*Challenge*: Repeat the line that contains "for name, piece", the line that contains "bpy.context.scene.collection.objects.link(empty)", and all lines between them, exactly and with no other lines.

*Source data*:
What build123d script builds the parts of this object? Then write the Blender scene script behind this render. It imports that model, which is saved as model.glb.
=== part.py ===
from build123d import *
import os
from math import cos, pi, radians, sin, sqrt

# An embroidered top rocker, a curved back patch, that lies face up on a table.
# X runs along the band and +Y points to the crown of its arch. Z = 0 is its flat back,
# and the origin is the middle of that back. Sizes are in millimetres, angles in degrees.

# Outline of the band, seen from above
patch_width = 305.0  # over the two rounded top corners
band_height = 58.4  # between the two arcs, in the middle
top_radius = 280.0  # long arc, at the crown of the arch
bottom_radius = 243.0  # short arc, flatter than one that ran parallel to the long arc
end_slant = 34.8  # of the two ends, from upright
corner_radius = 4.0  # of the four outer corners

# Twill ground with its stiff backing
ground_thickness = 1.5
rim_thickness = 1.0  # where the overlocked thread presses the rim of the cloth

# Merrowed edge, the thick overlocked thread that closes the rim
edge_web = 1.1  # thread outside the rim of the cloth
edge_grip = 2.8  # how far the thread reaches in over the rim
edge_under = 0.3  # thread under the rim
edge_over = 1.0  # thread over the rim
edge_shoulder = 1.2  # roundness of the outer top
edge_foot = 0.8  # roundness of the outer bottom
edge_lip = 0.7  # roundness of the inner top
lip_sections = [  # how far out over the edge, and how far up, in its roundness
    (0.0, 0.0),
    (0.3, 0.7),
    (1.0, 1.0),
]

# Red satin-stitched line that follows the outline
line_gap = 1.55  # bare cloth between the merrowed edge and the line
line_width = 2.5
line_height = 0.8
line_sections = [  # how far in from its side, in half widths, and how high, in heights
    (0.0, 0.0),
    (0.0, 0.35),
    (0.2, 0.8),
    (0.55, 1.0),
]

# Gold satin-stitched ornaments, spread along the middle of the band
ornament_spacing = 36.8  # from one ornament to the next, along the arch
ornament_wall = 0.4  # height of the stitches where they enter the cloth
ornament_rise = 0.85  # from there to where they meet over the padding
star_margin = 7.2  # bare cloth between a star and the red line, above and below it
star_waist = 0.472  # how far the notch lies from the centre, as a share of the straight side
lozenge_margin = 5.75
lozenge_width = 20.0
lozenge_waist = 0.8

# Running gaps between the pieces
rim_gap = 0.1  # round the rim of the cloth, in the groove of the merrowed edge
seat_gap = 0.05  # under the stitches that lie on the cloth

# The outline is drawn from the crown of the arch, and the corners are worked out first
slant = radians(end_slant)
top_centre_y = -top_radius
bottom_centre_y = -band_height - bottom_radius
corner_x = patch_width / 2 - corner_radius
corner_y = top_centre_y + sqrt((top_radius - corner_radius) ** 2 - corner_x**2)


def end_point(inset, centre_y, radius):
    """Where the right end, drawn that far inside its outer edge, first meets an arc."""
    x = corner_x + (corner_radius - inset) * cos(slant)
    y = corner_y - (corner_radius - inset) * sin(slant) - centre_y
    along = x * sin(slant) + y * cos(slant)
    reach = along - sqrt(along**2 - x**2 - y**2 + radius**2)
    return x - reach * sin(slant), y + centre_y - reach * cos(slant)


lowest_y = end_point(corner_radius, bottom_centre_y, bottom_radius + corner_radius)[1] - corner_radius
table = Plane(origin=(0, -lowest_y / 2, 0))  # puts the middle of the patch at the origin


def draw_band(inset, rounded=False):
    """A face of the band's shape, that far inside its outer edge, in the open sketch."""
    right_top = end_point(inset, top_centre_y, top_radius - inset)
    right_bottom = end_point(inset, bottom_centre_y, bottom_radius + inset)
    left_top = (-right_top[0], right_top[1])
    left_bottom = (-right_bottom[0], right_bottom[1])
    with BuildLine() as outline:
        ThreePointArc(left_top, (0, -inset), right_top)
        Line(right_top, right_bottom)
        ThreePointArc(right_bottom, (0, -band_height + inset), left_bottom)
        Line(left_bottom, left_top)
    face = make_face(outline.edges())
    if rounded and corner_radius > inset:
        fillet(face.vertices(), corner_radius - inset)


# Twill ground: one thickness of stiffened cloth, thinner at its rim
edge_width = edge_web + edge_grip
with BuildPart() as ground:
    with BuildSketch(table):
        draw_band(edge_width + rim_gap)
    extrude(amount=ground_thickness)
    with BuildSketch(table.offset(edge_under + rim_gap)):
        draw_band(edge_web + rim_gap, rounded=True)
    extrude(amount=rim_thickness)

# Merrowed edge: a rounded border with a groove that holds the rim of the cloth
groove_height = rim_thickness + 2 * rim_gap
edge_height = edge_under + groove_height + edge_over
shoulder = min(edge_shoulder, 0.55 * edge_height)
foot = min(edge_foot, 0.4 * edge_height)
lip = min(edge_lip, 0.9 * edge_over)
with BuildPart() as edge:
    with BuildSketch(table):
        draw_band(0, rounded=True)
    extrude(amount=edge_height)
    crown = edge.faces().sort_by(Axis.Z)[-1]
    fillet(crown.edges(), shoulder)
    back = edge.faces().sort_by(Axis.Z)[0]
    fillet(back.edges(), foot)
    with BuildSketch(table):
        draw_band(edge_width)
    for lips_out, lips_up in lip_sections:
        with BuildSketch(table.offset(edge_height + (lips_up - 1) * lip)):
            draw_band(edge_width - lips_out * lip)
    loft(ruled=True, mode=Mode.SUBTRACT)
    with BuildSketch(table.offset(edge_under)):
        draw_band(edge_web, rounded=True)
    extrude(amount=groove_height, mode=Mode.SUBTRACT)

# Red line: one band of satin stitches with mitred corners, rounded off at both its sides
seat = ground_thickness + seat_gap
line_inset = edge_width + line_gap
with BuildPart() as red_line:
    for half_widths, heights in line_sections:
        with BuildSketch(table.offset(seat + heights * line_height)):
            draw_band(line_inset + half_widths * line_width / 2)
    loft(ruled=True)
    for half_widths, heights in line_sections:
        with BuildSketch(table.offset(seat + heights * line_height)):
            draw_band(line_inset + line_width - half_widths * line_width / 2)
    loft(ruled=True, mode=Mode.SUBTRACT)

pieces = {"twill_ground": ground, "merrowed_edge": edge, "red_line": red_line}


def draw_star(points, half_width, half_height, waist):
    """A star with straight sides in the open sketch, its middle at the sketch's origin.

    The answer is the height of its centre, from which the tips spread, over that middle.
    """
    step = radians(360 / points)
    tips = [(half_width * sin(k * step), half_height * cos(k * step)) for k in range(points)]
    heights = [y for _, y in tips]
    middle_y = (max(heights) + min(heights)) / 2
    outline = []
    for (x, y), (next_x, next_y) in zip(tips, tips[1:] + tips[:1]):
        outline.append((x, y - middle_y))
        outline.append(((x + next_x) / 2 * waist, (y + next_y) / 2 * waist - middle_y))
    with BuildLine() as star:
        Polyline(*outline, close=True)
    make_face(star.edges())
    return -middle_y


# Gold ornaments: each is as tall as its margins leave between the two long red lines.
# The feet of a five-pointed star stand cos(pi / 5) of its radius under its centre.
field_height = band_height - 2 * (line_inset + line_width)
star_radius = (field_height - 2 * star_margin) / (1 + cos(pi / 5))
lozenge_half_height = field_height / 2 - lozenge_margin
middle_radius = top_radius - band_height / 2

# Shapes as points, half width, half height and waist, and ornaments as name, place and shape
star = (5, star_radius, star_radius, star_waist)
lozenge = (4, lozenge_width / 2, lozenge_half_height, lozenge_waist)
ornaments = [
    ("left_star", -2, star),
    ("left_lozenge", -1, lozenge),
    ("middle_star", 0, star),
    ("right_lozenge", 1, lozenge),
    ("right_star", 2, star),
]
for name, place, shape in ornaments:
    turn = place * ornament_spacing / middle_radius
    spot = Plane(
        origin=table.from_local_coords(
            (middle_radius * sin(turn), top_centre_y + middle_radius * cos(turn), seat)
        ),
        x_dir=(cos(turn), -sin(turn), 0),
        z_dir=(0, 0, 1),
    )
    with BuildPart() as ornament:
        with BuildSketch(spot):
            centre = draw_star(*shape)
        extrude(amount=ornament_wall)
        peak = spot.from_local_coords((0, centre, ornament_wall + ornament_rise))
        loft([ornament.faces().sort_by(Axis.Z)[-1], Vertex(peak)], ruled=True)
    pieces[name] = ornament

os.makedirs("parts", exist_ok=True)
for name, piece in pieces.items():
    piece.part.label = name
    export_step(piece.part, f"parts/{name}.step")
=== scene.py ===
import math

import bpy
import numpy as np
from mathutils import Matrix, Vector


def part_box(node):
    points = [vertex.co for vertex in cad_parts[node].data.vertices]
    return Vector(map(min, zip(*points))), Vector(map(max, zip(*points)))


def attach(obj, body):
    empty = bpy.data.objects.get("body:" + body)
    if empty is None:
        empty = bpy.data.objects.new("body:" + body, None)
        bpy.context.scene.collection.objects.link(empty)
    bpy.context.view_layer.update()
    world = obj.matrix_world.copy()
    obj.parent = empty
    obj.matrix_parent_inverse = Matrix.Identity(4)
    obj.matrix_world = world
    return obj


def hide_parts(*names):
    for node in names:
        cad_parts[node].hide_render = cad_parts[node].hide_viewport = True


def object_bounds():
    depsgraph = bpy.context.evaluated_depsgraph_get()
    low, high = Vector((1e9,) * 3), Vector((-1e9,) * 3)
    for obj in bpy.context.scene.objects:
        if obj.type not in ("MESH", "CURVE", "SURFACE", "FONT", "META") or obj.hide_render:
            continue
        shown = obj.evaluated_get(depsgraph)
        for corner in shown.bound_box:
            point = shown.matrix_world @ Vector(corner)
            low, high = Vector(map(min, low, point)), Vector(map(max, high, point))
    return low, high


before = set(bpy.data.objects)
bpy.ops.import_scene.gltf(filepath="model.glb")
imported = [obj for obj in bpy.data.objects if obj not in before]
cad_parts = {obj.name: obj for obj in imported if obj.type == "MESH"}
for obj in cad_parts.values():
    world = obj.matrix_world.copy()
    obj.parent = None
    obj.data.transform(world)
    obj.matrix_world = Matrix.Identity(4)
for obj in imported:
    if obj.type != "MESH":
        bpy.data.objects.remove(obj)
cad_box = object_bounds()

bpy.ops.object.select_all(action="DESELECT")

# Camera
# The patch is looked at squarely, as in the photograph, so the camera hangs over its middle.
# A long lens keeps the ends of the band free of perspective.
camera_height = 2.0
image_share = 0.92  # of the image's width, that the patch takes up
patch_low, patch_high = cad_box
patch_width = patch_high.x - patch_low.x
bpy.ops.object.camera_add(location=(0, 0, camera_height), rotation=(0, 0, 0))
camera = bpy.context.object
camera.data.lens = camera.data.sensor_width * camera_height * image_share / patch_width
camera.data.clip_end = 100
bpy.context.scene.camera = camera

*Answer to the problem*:
for name, piece in pieces.items():
    piece.part.label = name
    export_step(piece.part, f"parts/{name}.step")
=== scene.py ===
import math

import bpy
import numpy as np
from mathutils import Matrix, Vector


def part_box(node):
    points = [vertex.co for vertex in cad_parts[node].data.vertices]
    return Vector(map(min, zip(*points))), Vector(map(max, zip(*points)))


def attach(obj, body):
    empty = bpy.data.objects.get("body:" + body)
    if empty is None:
        empty = bpy.data.objects.new("body:" + body, None)
        bpy.context.scene.collection.objects.link(empty)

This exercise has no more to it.